EXERCISE => How many lines in the listing below include the word "bodies"? Reply with the count alone.

------

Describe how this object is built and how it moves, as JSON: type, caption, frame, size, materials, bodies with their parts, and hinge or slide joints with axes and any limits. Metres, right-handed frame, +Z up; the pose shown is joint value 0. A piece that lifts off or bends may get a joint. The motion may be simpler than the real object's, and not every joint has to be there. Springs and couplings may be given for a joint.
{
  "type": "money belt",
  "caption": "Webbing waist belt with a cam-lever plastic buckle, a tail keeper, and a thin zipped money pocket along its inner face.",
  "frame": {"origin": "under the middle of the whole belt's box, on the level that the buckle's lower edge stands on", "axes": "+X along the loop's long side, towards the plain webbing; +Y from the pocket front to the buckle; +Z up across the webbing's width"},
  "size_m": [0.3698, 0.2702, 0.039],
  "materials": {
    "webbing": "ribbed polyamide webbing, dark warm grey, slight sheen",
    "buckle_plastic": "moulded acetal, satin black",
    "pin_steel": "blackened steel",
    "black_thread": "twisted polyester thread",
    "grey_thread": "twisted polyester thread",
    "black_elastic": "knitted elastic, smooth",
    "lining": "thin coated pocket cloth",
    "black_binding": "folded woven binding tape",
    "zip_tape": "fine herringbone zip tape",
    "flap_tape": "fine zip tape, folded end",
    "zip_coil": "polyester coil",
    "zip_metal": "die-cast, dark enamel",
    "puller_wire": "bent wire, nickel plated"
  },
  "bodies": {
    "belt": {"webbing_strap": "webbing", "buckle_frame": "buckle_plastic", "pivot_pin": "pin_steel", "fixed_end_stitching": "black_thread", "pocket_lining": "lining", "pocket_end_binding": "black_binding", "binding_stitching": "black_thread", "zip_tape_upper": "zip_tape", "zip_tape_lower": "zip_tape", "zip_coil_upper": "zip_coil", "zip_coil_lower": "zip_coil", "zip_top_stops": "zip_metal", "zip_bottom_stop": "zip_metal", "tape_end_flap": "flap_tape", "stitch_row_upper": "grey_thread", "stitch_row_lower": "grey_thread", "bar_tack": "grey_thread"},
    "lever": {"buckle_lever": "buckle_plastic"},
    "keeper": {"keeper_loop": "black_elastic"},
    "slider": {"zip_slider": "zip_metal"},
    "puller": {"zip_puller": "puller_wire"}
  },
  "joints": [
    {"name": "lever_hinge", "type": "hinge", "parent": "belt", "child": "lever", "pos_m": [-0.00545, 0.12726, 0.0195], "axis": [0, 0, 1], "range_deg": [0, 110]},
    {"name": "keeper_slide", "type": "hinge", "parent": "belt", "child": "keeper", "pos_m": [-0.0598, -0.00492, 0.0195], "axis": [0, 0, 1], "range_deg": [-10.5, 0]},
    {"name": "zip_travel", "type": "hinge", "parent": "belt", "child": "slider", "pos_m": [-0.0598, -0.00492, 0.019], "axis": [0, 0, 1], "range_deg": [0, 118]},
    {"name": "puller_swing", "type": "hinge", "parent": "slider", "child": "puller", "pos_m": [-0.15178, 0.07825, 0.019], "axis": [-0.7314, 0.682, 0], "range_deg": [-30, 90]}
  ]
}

------

REPLY TO THE TASK => 2